<<Io so che questa lunga canzone è racconto di pupari, ladri, cantastorie, travestiti innamorati di Cristo e saltimbanchi della barricata. Un’invettiva di cenci intrecciata ai nomi di chi un nome non ce l’ha, non ha appartenenza né ingaggio, prestazione o valore di scambio. Tessuto di esistenze abusive e ferocemente viventi che, a differenza dell’uomo civilizzato, si mescolano a faccende d’impiccati rifiutando il commercio della corda. Canzone d’amore, sottratta a debito e colpa, che non chiede permesso d’esser cantata»
Queste sono le parole conclusive con le quali lo stesso Basile ha presentato il suo album un paio di mesi prima che uscisse. Tu prenditi l’amore che vuoi e non chiederlo più è un disco che racchiude l’intero cammino che Cesare Basile ha percorso negli ultimi anni, dal 2008 a oggi; con Storia di Caino, Sette pietre per tenere il diavolo a bada e il S/T. Si consolidano certe urgenze comunicative che erano iniziate a emergere negli ultimi lavori: il ricorso al dialetto catanese, il racconto di storie di Sicilia, attraverso le figure degli emarginati, degli esclusi, di chi non si è lasciato dominare; di chi è sempre l’altro, in quanto avuto il coraggio di non essere prigioniero di un lavoro che ingabbia, suddito di una legalità che incatena. Le vicende di Caino e dei Nunzio, ieri; di Orazio Stano e Franchina, oggi.
È un disco che racconta storie, ma anch’esso è una storia: storia di sottrazione e resistenza, riappropriazione e libertà. Resistenza ai meccanismi del potere e ai sistemi dominanti, sottrazione alle mode e alla Siae; riappropriarsi della propria terra, degli spazi di espressione, della lingua d’origine, e la libertà di cantare vicende dimenticate, di raccontare la Sicilia in tutte le sue meraviglie e in tutte le sue contraddizioni.
Quella di Cesare Basile è una “canzone che non chiede permesso d`esser cantata”, che scappa dai padroni e narra di chi non ha mai piegato la testa. E lo fa nel modo che al cantautore catanese riesce meglio, con un blues rugginoso che incontra il canto popolare, che ha fatto il giro d’America e i conti col grande cantautorato italiano, per poi radicarsi nella terra d’origine e gettare lo sguardo al di là del mediterraneo, rubando qualche atmosfera berbera.

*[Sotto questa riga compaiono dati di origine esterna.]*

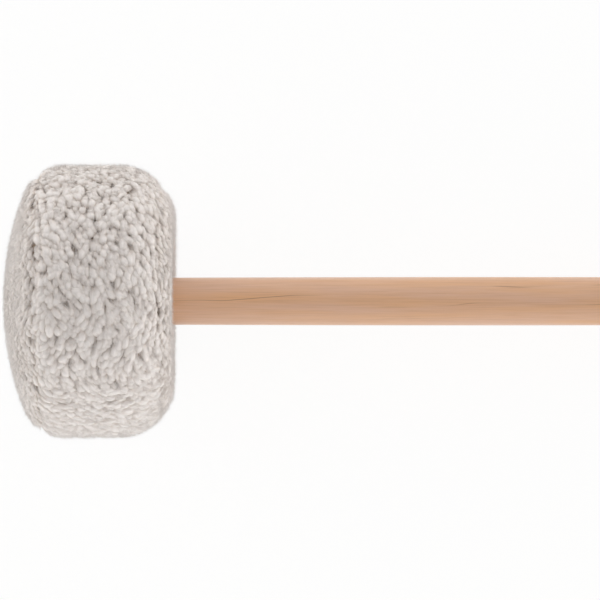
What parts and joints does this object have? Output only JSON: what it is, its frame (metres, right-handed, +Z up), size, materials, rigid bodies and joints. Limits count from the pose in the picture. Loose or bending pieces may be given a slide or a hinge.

Gli emarginati, gli sconfitti, i cantastorie, popolano questo album di undici tracce, tra pezzi potenti (Libertà mi fa schifo se alleva miseria) e pezzi sussurrati (U chiamunu travagghiu), tra arrangiamenti essenziali (Araziu Stranu) e altri ricchissimi (il valzer con retrogusto gitano di Franchina; oppure Manianti, che lascia a bocca aperta chi precedentemente aveva avuto la fortuna di ascoltare il pezzo dal vivo con sola chitarra).
A pochi mesi dall’uscita di Canciari Patruni ‘Un E’ L’bittà – di Salvo Ruolo, produzione artistica proprio di Cesare Basile -, esce un altro grandissimo disco che parla della Sicilia, in siciliano, confermando la fecondità, anche musicale, di questa terra meravigliosa; nonché l’importanza culturale di una realtà come quella dell’occupazione del teatro Coppola di Catania.